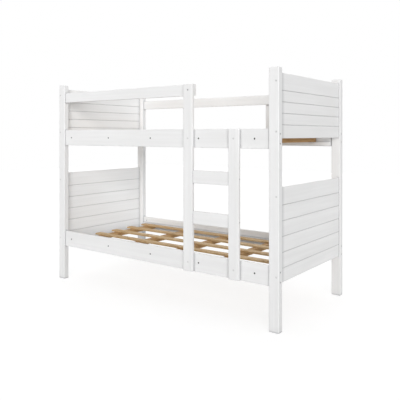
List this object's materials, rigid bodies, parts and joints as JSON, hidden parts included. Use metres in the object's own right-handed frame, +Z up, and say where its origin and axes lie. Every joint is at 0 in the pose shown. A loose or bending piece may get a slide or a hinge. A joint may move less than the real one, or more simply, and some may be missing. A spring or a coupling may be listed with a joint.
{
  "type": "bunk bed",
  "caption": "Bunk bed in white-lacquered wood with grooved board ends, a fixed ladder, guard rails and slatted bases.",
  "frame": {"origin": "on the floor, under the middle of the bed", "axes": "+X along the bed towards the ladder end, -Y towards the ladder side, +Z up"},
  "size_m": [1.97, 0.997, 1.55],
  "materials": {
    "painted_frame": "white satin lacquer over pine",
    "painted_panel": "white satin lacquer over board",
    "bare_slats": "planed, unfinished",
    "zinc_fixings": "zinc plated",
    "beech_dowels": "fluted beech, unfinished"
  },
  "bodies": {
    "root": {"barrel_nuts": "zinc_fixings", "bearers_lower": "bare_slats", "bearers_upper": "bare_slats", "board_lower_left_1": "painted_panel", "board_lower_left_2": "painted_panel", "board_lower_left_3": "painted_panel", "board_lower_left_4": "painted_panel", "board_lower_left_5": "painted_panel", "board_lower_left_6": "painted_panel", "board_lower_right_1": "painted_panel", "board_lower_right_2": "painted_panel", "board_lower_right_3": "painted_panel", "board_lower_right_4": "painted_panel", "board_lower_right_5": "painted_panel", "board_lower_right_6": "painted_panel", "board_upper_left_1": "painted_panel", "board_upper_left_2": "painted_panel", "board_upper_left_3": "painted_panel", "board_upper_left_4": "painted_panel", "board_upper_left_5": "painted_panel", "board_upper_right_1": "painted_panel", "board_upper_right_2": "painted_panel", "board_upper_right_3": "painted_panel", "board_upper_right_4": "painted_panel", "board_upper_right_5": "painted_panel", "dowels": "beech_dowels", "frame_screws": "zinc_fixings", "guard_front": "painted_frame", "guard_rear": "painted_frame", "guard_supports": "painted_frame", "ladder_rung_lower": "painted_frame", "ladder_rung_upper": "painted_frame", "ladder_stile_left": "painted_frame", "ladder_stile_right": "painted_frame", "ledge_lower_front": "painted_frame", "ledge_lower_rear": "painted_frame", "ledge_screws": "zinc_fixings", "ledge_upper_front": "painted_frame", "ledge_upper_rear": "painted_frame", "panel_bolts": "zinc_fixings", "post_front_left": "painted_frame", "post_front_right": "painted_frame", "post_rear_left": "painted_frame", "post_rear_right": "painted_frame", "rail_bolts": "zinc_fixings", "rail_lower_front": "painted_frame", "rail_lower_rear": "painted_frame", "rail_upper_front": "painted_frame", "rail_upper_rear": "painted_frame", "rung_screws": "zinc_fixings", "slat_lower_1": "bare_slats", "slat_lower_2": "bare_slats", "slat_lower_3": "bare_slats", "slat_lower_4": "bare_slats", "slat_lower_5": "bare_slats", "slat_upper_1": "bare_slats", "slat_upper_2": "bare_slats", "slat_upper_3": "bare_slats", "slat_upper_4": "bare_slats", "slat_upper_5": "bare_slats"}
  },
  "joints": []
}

--------------------------------------------------

▶ PROBLEM TO SOLVE: Reproduce the listing shown above in its entirety, exactly.

▶ THE SOLUTION:
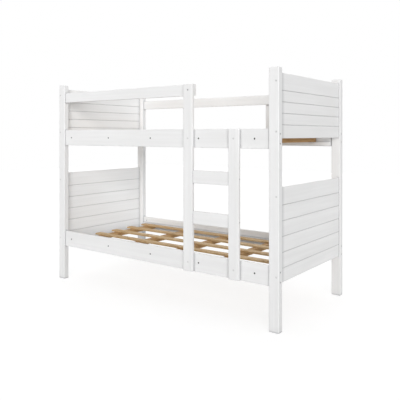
List this object's materials, rigid bodies, parts and joints as JSON, hidden parts included. Use metres in the object's own right-handed frame, +Z up, and say where its origin and axes lie. Every joint is at 0 in the pose shown. A loose or bending piece may get a slide or a hinge. A joint may move less than the real one, or more simply, and some may be missing. A spring or a coupling may be listed with a joint.
{
  "type": "bunk bed",
  "caption": "Bunk bed in white-lacquered wood with grooved board ends, a fixed ladder, guard rails and slatted bases.",
  "frame": {"origin": "on the floor, under the middle of the bed", "axes": "+X along the bed towards the ladder end, -Y towards the ladder side, +Z up"},
  "size_m": [1.97, 0.997, 1.55],
  "materials": {
    "painted_frame": "white satin lacquer over pine",
    "painted_panel": "white satin lacquer over board",
    "bare_slats": "planed, unfinished",
    "zinc_fixings": "zinc plated",
    "beech_dowels": "fluted beech, unfinished"
  },
  "bodies": {
    "root": {"barrel_nuts": "zinc_fixings", "bearers_lower": "bare_slats", "bearers_upper": "bare_slats", "board_lower_left_1": "painted_panel", "board_lower_left_2": "painted_panel", "board_lower_left_3": "painted_panel", "board_lower_left_4": "painted_panel", "board_lower_left_5": "painted_panel", "board_lower_left_6": "painted_panel", "board_lower_right_1": "painted_panel", "board_lower_right_2": "painted_panel", "board_lower_right_3": "painted_panel", "board_lower_right_4": "painted_panel", "board_lower_right_5": "painted_panel", "board_lower_right_6": "painted_panel", "board_upper_left_1": "painted_panel", "board_upper_left_2": "painted_panel", "board_upper_left_3": "painted_panel", "board_upper_left_4": "painted_panel", "board_upper_left_5": "painted_panel", "board_upper_right_1": "painted_panel", "board_upper_right_2": "painted_panel", "board_upper_right_3": "painted_panel", "board_upper_right_4": "painted_panel", "board_upper_right_5": "painted_panel", "dowels": "beech_dowels", "frame_screws": "zinc_fixings", "guard_front": "painted_frame", "guard_rear": "painted_frame", "guard_supports": "painted_frame", "ladder_rung_lower": "painted_frame", "ladder_rung_upper": "painted_frame", "ladder_stile_left": "painted_frame", "ladder_stile_right": "painted_frame", "ledge_lower_front": "painted_frame", "ledge_lower_rear": "painted_frame", "ledge_screws": "zinc_fixings", "ledge_upper_front": "painted_frame", "ledge_upper_rear": "painted_frame", "panel_bolts": "zinc_fixings", "post_front_left": "painted_frame", "post_front_right": "painted_frame", "post_rear_left": "painted_frame", "post_rear_right": "painted_frame", "rail_bolts": "zinc_fixings", "rail_lower_front": "painted_frame", "rail_lower_rear": "painted_frame", "rail_upper_front": "painted_frame", "rail_upper_rear": "painted_frame", "rung_screws": "zinc_fixings", "slat_lower_1": "bare_slats", "slat_lower_2": "bare_slats", "slat_lower_3": "bare_slats", "slat_lower_4": "bare_slats", "slat_lower_5": "bare_slats", "slat_upper_1": "bare_slats", "slat_upper_2": "bare_slats", "slat_upper_3": "bare_slats", "slat_upper_4": "bare_slats", "slat_upper_5": "bare_slats"}
  },
  "joints": []
}